Pour Abdirashid Duale, directeur de la société Dahabshiil Group of Companies, l'une des principales sociétés de transfert de fonds vers la Somalie présente dans près de 120 pays à travers le monde, la mesure ne fera qu'accroître l'isolement de la Somalie.

"Les Somaliens auront le sentiment que le monde n'en a pas besoin d'eux (..) Cela créera un ressentiment susceptible d' accroître la criminalité et le terrorisme que la clôture des comptes de transferts de fonds entend pourtant réduire", a déclaré M. Duale.

"Nous avons demandé en vain aux banques internationales et aux autorités du Royaume-Uni de nous dire ce que nous devons faire pour que nous puissions rationaliser le système de transfert de fonds. Nous sommes prêts à faire tout ce qu'ils veulent", a-t-il ajouté.

Environ 1,5 milliard de dollars sont envoyés chaque année en Somalie, selon l'ONG Oxfam. Ce montant est le double de l'aide humanitaire déployée chaque année en Somalie, qui est de l'ordre de 750 millions de dollars.

"Un fonds de versement géré par une agence multilatérale pourrait être une solution provisoire en attendant que la Somalie mette en place un secteur bancaire solide", a déclaré Philippe Lazzarini, coordinateur humanitaire des Nations Unies pour la Somalie.

"Nous comprenons le risque qui pèse sur le secteur bancaire, mais les banques qui font des affaires avec les sociétés de transfert de fonds vers la Somalie doivent fournir les efforts nécessaires", a déclaré M. Lazzarini.

Il a ajouté que les envois de fonds sont un élément vital de l'économie somalienne. "Ces fonds représentent entre un quart et un tiers du produit intérieur brut du pays", a-t-il ajouté.

Selon un rapport publié par Adeso, le centre Inter-American Dialogue et Oxfam, les craintes suscitées par les lois américaines relatives à la lutte contre le terrorisme et le blanchiment d' argent amènent les banques à fermer les comptes bancaires pourtant indispensables des opérateurs de transfert d'argent basés aux Etats-Unis. Et la Grande-Bretagne veut leur emboîter le pas.

D'après le rapport, l'absence d'un système bancaire formel en Somalie fait que les familles risquent désormais de ne plus pouvoir recevoir de la part de leurs amis et parents l'argent dont elles ont tant besoin pour survivre.

Les Somaliens basés aux Etats-Unis envoient chaque année environ 214 millions de dollars à leurs familles en Somalie, une somme pratiquement identique à celle débloquée par les États-Unis au titre de l'aide étrangère en Somalie, dont le montant est estimé à 242 millions de dollars, note le rapport. En outre, plus de 150 millions de dollars sont envoyés depuis la Grande-Bretagne.

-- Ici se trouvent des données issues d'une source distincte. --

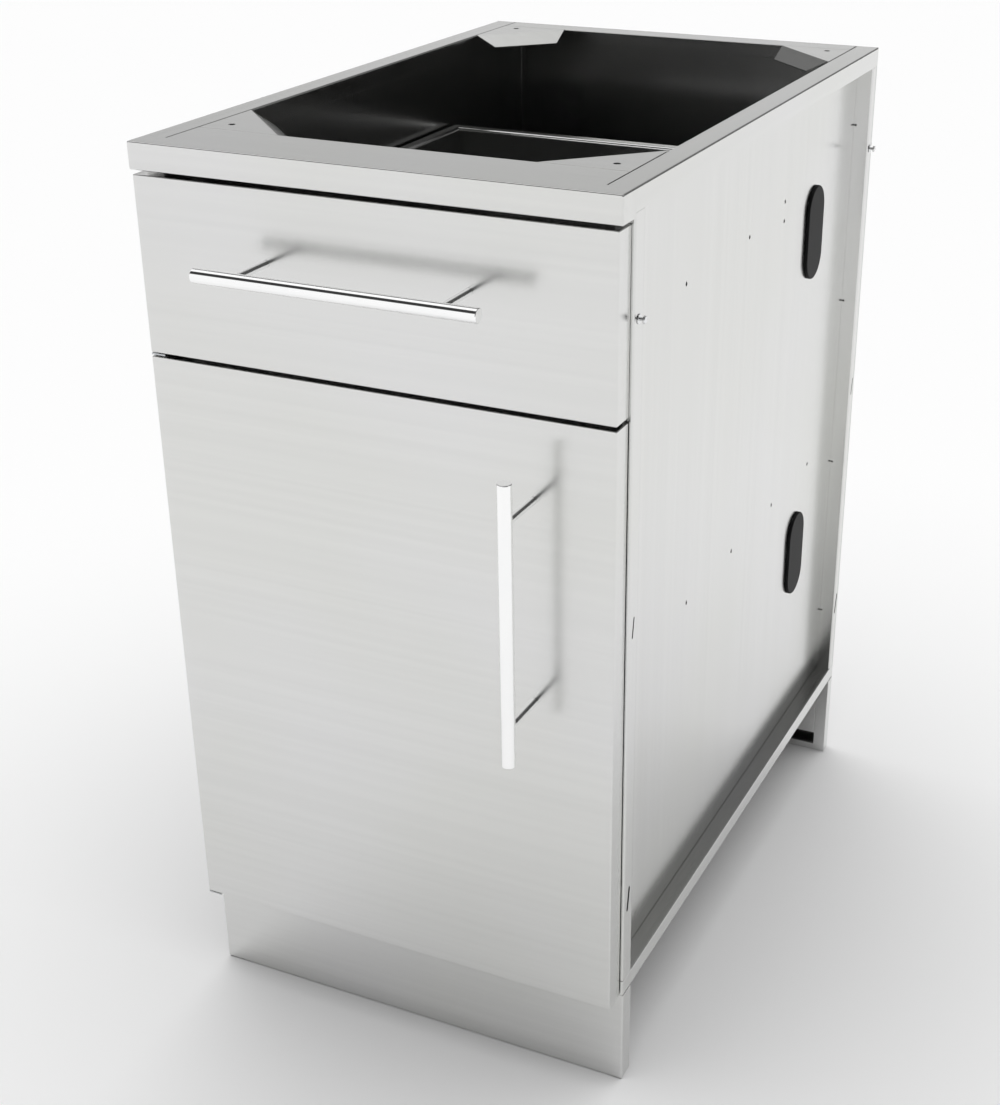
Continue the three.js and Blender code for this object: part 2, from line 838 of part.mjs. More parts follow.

"On estime que les transferts de fonds représentent environ un tiers de l'économie de la Somalie, ce qui permet à de nombreuses familles somaliennes de se nourrir. Les régulateurs et les banques se rejettent la balle alors que le système de transfert de fonds est sur le point de vaciller", a déclaré Scott Paul, conseiller en politique humanitaire chez Oxfam.

Selon Adeso, lors de la sécheresse et de la crise alimentaire de 2011 en Somalie, la générosité de la diaspora somalienne a joué un rôle vital en permettant aux familles somaliennes de survivre.

Adeso et d'autres agences humanitaires ont averti qu'en cas de cessation des transferts de fonds vers la Somalie, les envois de fonds ne seront pas seulement réduits, ils risqueront également de s'effectuer clandestinement, ce qui réduit considérablement la transparence et la sécurité du système.

"Plus de la moitié des bénéficiaires de transferts de fonds sont des femmes", selon M. Ali. "L'argent reçu peut représenter plus de la moitié de leurs revenus".

Selon Adeso, les transferts individuels sont généralement de moins de 300 dollars et ne dépassent pas souvent les 35 dollars. Les familles utilisent cet argent pour les dépenses de base comme la nourriture, l'eau, l'éducation et la santé, mais aussi pour faire face aux éventuelles crises.